Liberal arts education is frequently defended by appealing to its contribution to critical thinking, social progress, and the common good. These are undoubtedly valid ends. However, set by themselves, we risk losing confidence in the oldest aim of the liberal arts education: to cultivate personal character through an engagement with the Great Books, through the “the best of what has been said and thought” in the words of Matthew Arnold. This is hardly a pinning of nostalgia. Numerous American colleges still have core Great Books seminars asking students to take great literature and philosophy seriously. It’d be hard to count as backward institutions like the UChicago or Columbia,
Admittedly, a 21st Century Great Books program will look different from an Oxford or Cambridge curriculum in the 1800’s. It will be concise in a time when more students major in the physical and social sciences or want to enjoy a range of electives. Calls for greater diversity of voices should not be dismissed as political correctness. It would be inconceivable for a study of the human condition to not include Eastern or Islamic philosophical traditions. No curriculum today would be complete without drawing from voices like Wright, Márquez, Morrison, or O’Connor.

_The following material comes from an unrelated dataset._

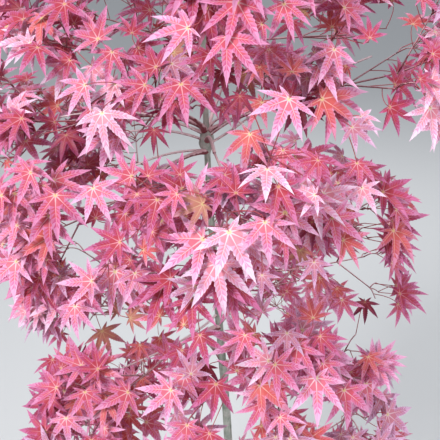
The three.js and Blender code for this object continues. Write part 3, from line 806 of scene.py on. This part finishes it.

There must be a balance between necessary adjustment and preservation, however. Certain Western writings, such as Plato, Kant, or Marx in philosophy or ancient Greek dramas and prose, the Hebrew Bible, or Shakespeare in literature, dramatically shaped the entire history of ideas and the nature of our own culture, in both its virtues and weaknesses. To keep alive these texts in core seminars is not “Eurocentric” but an act of humility.
A Great Books program today need not be a systematic reading list universal for everyone on campus. Rather each professor would choose certain works for seminars clustered around Great Questions. What is the good life and ideal community? What do we mean by social justice and freedom? How does one understand both religious and secular views of the world? How do we make sense of and live through evil and suffering? These are the questions a liberal arts education needs to take seriously.
This proposal might come across as too “ivory tower”. Should we not direct more core requirements into learning as much as we can about pressing political and social problems? Does all this talk about Great Books and Great Questions come from an extinct time when privileged colleges lay far too isolated and aloof from the world’s crises? Perhaps - but Tolstoy grasped a profound truth when he wrote that “everybody thinks about changing humanity, but nobody thinks of changing himself.” Individual transformation of leaders precedes their contribution to lasting social change.
Just look at history. Movements like American abolitionism and the Civil Rights Movement brought lasting change because their members immersed themselves in older, deep wells of moral thought and right living. Conversely, those who lacked any appreciation for the past or concern for the interior life often saw their idealism descend into destructive ideologies. The French guillotine and the Russian gulag need only remind one of this final point.
A great error is to assume that such literary or philosophical texts would impose a particular ideology upon students. Irving Howe points out in a fabulous New Republic essay why a course on social thought including Nietzsche, Plato, Machiavelli, Jefferson, or Dewey would be a source of “a variety of opinions, often clashing with one another, sometimes elusive and surprisingly, always richly complex. These are some of the thinkers with whom to begin, if only later to deviate from.” The goal is not treat past authors as infallible oracles but to wrestle with important ideas.
It is critical for more colleges to restore towering past works of world literature and philosophy into an essential, if inevitably more limited, part of today’s curriculums. Those works save us from the “tyranny of the present”, assuming that the end of history directs to those who think and act like ourselves. They show how our assumptions about liberty, justice, or human nature are not obvious but lie atop a rich, contentious history. Their wisdom can teach us how to order our emotions and values as we enter a “real world” of tragedy and moral complexity. A few might count this position as reactionary. I’ll end with Roger Scruton’s words: “We have inherited collectively good things that we must strive to keep.”